Well, for one thing, I think it's important to have a rather broad education. Get a broad basis in science and also in the humanities, and understand things broadly. You see, if you're going to advise government or interact with other people, there are a lot of very basic human things you need to understand, too. So I think a broad education is very important. Even in research it's important, because you never know where your research is going to lead exactly. And knowing other things, my knowing a bit of engineering for example, was so important.

So a broad education is important, but then I think, look at science, look at the things that you think are most interesting to you, that you think are important and interesting, and have fun at. I've always said that you do your best at things you enjoy doing. Do the things that you like to do, that you think are interesting and important, and then delve into them deeply. But remember this requirement of a background too, a wide background. And who knows what science is going to be important? When I started in physics, nobody had ever heard of physics. I told my friends I was going to do physics, they didn't know what physics was. I had to explain, "Well, it's a little bit like chemistry--" they'd heard of chemistry, "--a little bit like electrical engineering--" they'd heard of that. Well now everybody's heard of physics, but there are other fields they haven't heard so much about. We can think of many important fields, but I think for a student, you explore and find the things that you think are most interesting and you think are also important. That's what you have the most fun at and probably make the biggest contributions with.

Do you think our K-12 educational system is doing a good job of preparing students to be scientists?

I don't think our schools do as well at preparing for science as they should. One reason is that the teachers frequently don't know a lot of science. It's hard to get many teachers with good scientific backgrounds. The teachers are a little afraid of it even. So that's one reason. I think also that science has been growing in importance, steadily growing in importance, and it's going to continue to grow in importance. So whereas in the old days we could sort of forget about science for a while in schools, now I think it's more important for everybody to know science. The ordinary citizen, even though not a scientist, ought to know enough science to help out in some of these judgmental things: what course should the nation take in science and technology? So it's important that we have much more science and it's important to have good teachers.

Now, how to get youngsters interested in science: I think a lot of it ought to be participatory. Mathematics is one thing you can participate in just with a paper and pencil, and in class. And I enjoyed mathematics, partly for that reason, while I was in school. But participation is an important part of it. Look at the stars and think about them. Go look through some telescopes. Think about animals, how they're made and how they behave. Explore the fields around you, the areas around you, the backyards around you. There are insects and all kinds of things. The people who look at the world and try to figure it out, and for teachers to encourage them and the parents to encourage them, that's part of the curiosity which is necessary in order to develop a strong interest in science.

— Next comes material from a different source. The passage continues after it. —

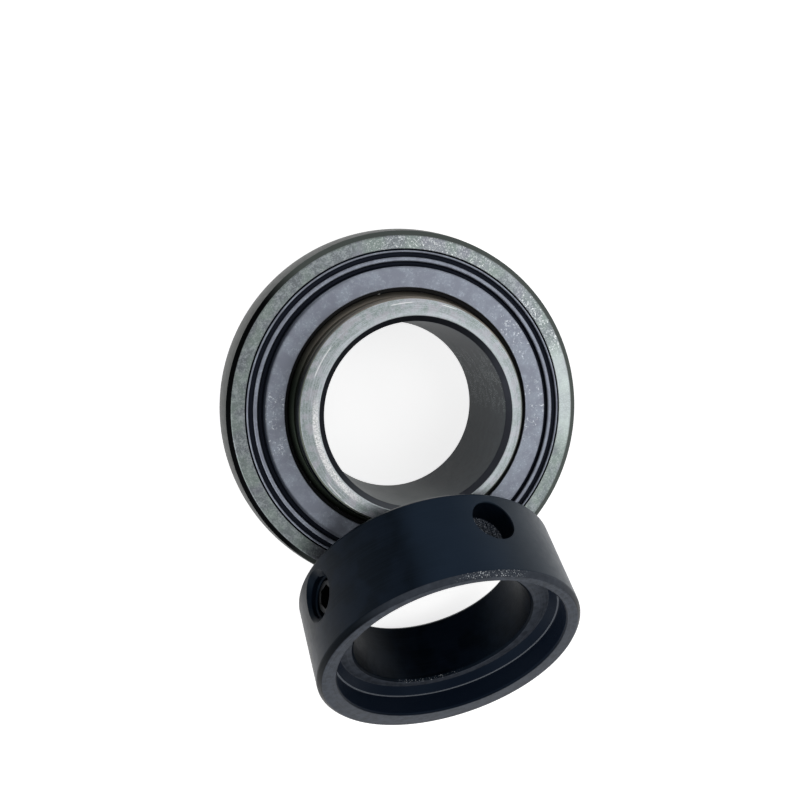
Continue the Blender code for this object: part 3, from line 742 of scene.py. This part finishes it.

I hear you suggesting that maybe too much of an emphasis on facts, on detail, is the wrong way to go, whereas stimulating the curiosity is what we want to do.

Exactly.

It's understanding, rather than facts, that is important. If you just know a lot of facts you may not understand how things fit together. Understanding and curiosity and exploration and fitting things together; because once you fit things together then the facts are more obvious, and you don't have to remember the facts, you just understand how things work.

Many of our leaders have identified K-12 education as a problem area. How do you think scientists can contribute to changing the view of how science is taught, and maybe intervening in the classroom to prepare the kids who will then come on to college clearly doing better?

I think for one thing, scientists who have some time -- and this would include retired scientists, for example, retired engineers -- I think they could be in contact with schools and the teachers at least. We all can be in contact with teachers and help the teachers. The teachers welcome a real contact like that. Come and talk in the classes, and so on. I think also things like the Exploratorium here in San Francisco, things which youngsters can go and participate in and try some scientific experiments and try things out and see things and watch things, those are of some importance, and scientists can help produce those and help bring them into class. But I believe a personal interaction with the teachers and students on the part of the scientists, to make an effort for that personal interaction, would be an important part of it.

I have one final question. You mentioned that religion was a part of your upbringing, and I'm curious as to how the awe that you find in doing science has stimulated or invigorated the religious side of you.

Well, it is very interesting. I think increasingly, people are recognizing that kind of input. For example, the Big Bang was discovered by Arno Penzias and Bob Wilson. I am proud to say that Arno was a student of mine and worked with me. We now know that the universe had a kind of a special occasion that was unique. It was very, very small, and then it suddenly exploded and expanded and produced what we are now. We study how that happened and all the special things that had to happen, and how it was constructed; the laws of physics were made and atoms were made in just such a way that all this could happen and we could finally be here: it's just amazing. Many scientists say, well, somehow there has to have been an intelligence that made it work this way, that did the right thing, that put the right things together. It is impressive. And there's still much more to be found out that I'm sure we'll be amazed at as we learn it.

Professor Townes, thank you very much for taking this time to talk with us about your intellectual journey and the exciting exploration that is science. Thank you very much.

Thank you. Nice to be here.

And thank you very much for joining us for this Conversation with History.